Marinated lamb shoulder

Accueil / Recettes / Marinated lamb shoulder

Pour 4 personnes
Préparation: 20 min
Cuisson: 90 min



  • 1 boned lamb shoulder (1.3 kg)
  • Dry white wine (Coteaux d’Aix en Provence AOC)
  • Marinade: Juice of 4 lemons 3 onions, Strong curry powder Cloves, Chilli 3 tomatoes
  • Virgin Olive Oil  “Font de Leu” – AOP Aix en Provence 
  • La Jasso de Calissanne Camargue Salt with 5 Berries and Pepper, to taste 2 tbs Provencal Herb Mix (by Araquelle)

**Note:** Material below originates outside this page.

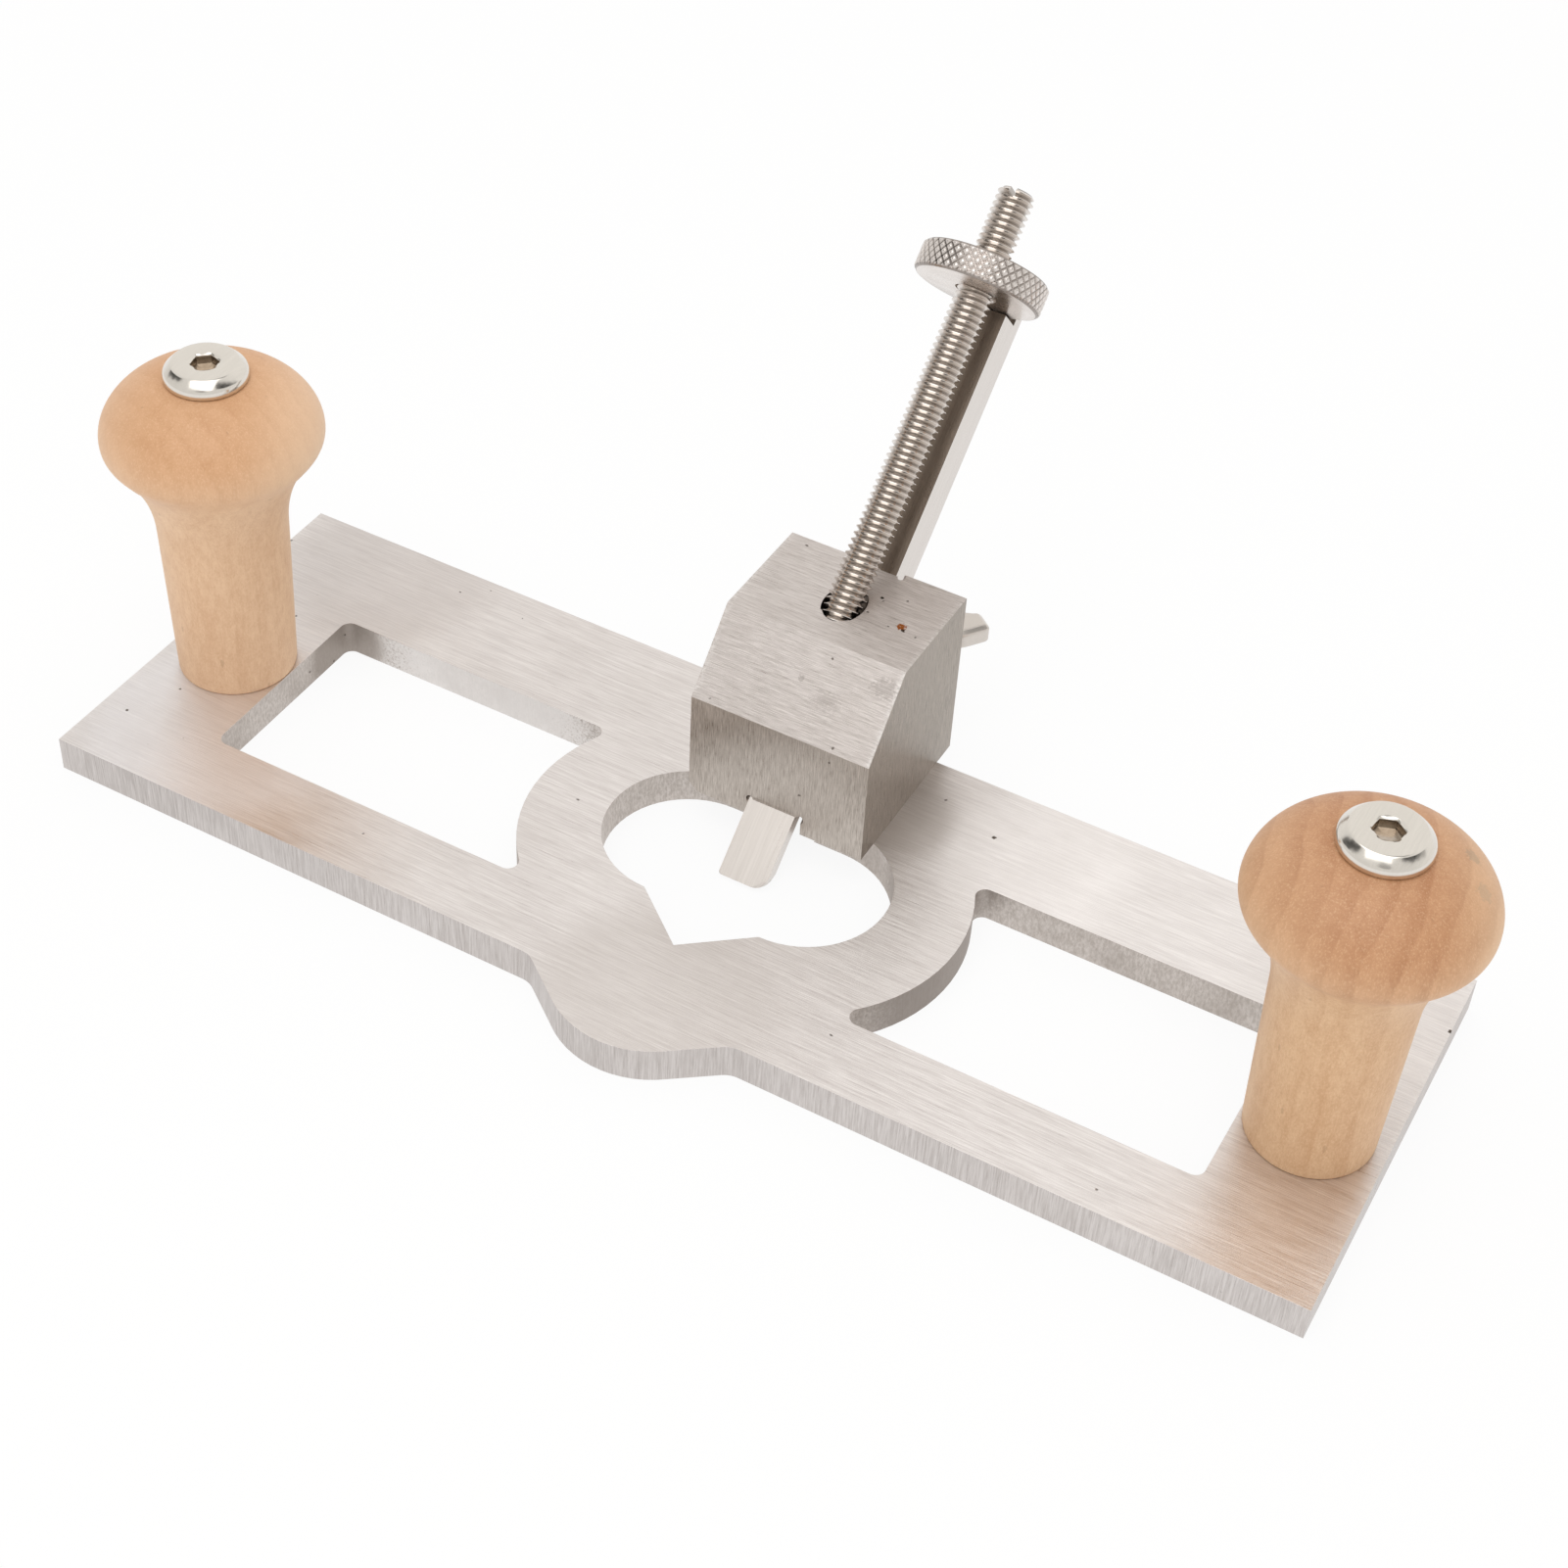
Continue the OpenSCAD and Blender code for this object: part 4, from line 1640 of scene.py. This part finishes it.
@dataclass
class WingScrew:
    """The wing screw behind the block."""

    sizes: Sizes
    height: float = 18 * MM
    hub_radius: float = 6.2 * MM
    hub_length: float = 10.4 * MM
    gap: float = 0.7 * MM
    span: float = 38.6 * MM
    reach: float = 20.4 * MM
    thickness: float = 5 * MM
    corner: float = 1.1 * MM
    crease: float = 60.0
    shank_radius: float = 4 * MM
    tip_radius: float = 1.5 * MM
    thread_pitch: float = 1.25 * MM
    thread_depth: float = 0.75 * MM
    grain: float = 0.2 * MM
    bevels: tuple[Flat, ...] = (
        (-1.0, 1.0),
        (-0.66, 0.1),
        (-0.55, 0.0),
        (0.55, 0.0),
        (0.66, 0.1),
        (1.0, 1.0),
    )

    @property
    def place(self) -> Matrix:
        """The screw's axis, lying along the block's depth at its height."""
        up = self.sizes.thickness + self.height
        return Matrix.Translation((0.0, 0.0, up)) @ Matrix.Rotation(-math.pi / 2, 4, "X")

    def build(self, effects: Effects) -> None:
        """Builds the screw.

        Args:
            effects: The shared effects.
        """
        steel = PlatedSteel(
            "polished_wing",
            light=tone(216, 209, 202),
            roughness=0.30,
            ripple_scale=260.0,
            ripple_depth=0.02 * MM,
        )
        piece = show(self.casting(), "wing_screw_cast", self.crease)
        settle(piece, Body.WING, Slot.WING, steel.material(effects), "wing_screw")

    def casting(self) -> Mesh:
        """The hub, the two wings and the threaded shank in one mesh.

        Returns:
            The mesh, in its place.
        """
        back = Matrix.Translation((0.0, self.sizes.block_high[1], 0.0))
        body = show(self.hub().add(self.wings()), "wing_screw_body")
        blend = body.modifiers.new("blend", "REMESH")
        blend.mode = "VOXEL"
        blend.voxel_size = self.grain
        ease = body.modifiers.new("ease", "SMOOTH")
        ease.factor = 0.5
        ease.iterations = 2
        cast = baked(body, "wing_screw_cast")
        cast.transform(back @ self.place)
        work = bmesh.new()
        work.from_mesh(cast)
        work.from_mesh(self.shank())
        work.to_mesh(cast)
        work.free()
        return cast

    def shank(self) -> Mesh:
        """The threaded shank with its cone tip, from the blade to the hub.

        Returns:
            The mesh, in its place.
        """
        low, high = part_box("wing_screw")[0].y, self.sizes.block_high[1] + self.gap + 1 * MM
        radius, depth, pitch = self.shank_radius, self.thread_depth, self.thread_pitch
        thread = Thread(radius, depth, pitch, low, high, 0.4 * MM, steps=32)
        cone = low + (radius - self.tip_radius) * math.tan(self.sizes.lean)
        wide = radius + thread.blank
        line = [(self.tip_radius, low), (radius, cone), (wide, cone + thread.blank), (wide, high)]
        mesh = carved(thread.bar(), [(lathe(line, 64), "INTERSECT")], "wing_screw_shank")
        mesh.transform(self.place)
        return mesh

    def hub(self) -> Shape:
        """The hub, turned round its own axis.

        Returns:
            The hub, with its axis upright.
        """
        r, start, end = self.hub_radius, self.gap, self.gap + self.hub_length
        profile = [(self.shank_radius - 0.5 * MM, start), (r - 0.5 * MM, start)]
        profile += [(r, start + 0.5 * MM), (r, end - 3 * MM), (r - 1.8 * MM, end), (0.5 * MM, end)]
        return lathe(profile, 64)

    def wings(self) -> Shape:
        """Both wings as one flat form with bevelled edges.

        Returns:
            The wings, with the screw's axis upright.
        """
        half, root, reach = self.span / 2, self.hub_radius, self.reach
        right = [(root - 0.6 * MM, self.gap + 1.5 * MM), (half - 3.4 * MM, reach - 8.2 * MM)]
        right += [(half, reach - 3.4 * MM), (half - 4.2 * MM, reach)]
        right.append((root - 1.4 * MM, reach - 7.4 * MM))
        left = [(-x, y) for x, y in reversed(right)]
        closed = rounded([*right, *left], self.corner)
        levels = [(level * self.thickness / 2, inset * MM) for level, inset in self.bevels]
        return skin([self.inset(closed, inset, level) for level, inset in levels])

    def inset(self, outline: list[Flat], depth: float, level: float) -> list[Point]:
        """The outline drawn in by a depth, on one level.

        Args:
            outline: The closed outline: across the wings, and out from the block.
            depth: How far it is drawn in.
            level: Height above the screw's axis.

        Returns:
            The points, with the screw's axis upright.
        """
        points = []
        count = len(outline)
        for i, here in enumerate(outline):
            before, after = np.array(outline[i - 1]), np.array(outline[(i + 1) % count])
            run = after - before
            inward = np.array((-run[1], run[0])) / max(float(np.hypot(*run)), 1e-9)
            x, y = np.array(here) + inward * depth
            points.append((float(x), -level, float(y)))
        return points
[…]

  1. Chop the vegetables and mix all the marinade ingredients.
  2. Marinate the lamb for 12 hrs at room temperature.
  3. After marinating, bake the lamb in the marinade in a pre-heated oven at 180°C. Remove the marinade, reserving the vegetables.
  4. Then use half to douse the meat and the other half to make a sauce with some butter, meat juices and white wine (20 cl).
  5. In parallel, fry the marinade ingredients (onions and tomatoes) with small potatoes (pre-boiled and cut in quarters or thick rounds).


Simmer then serve the meat on this bed of potatoes, with green beans.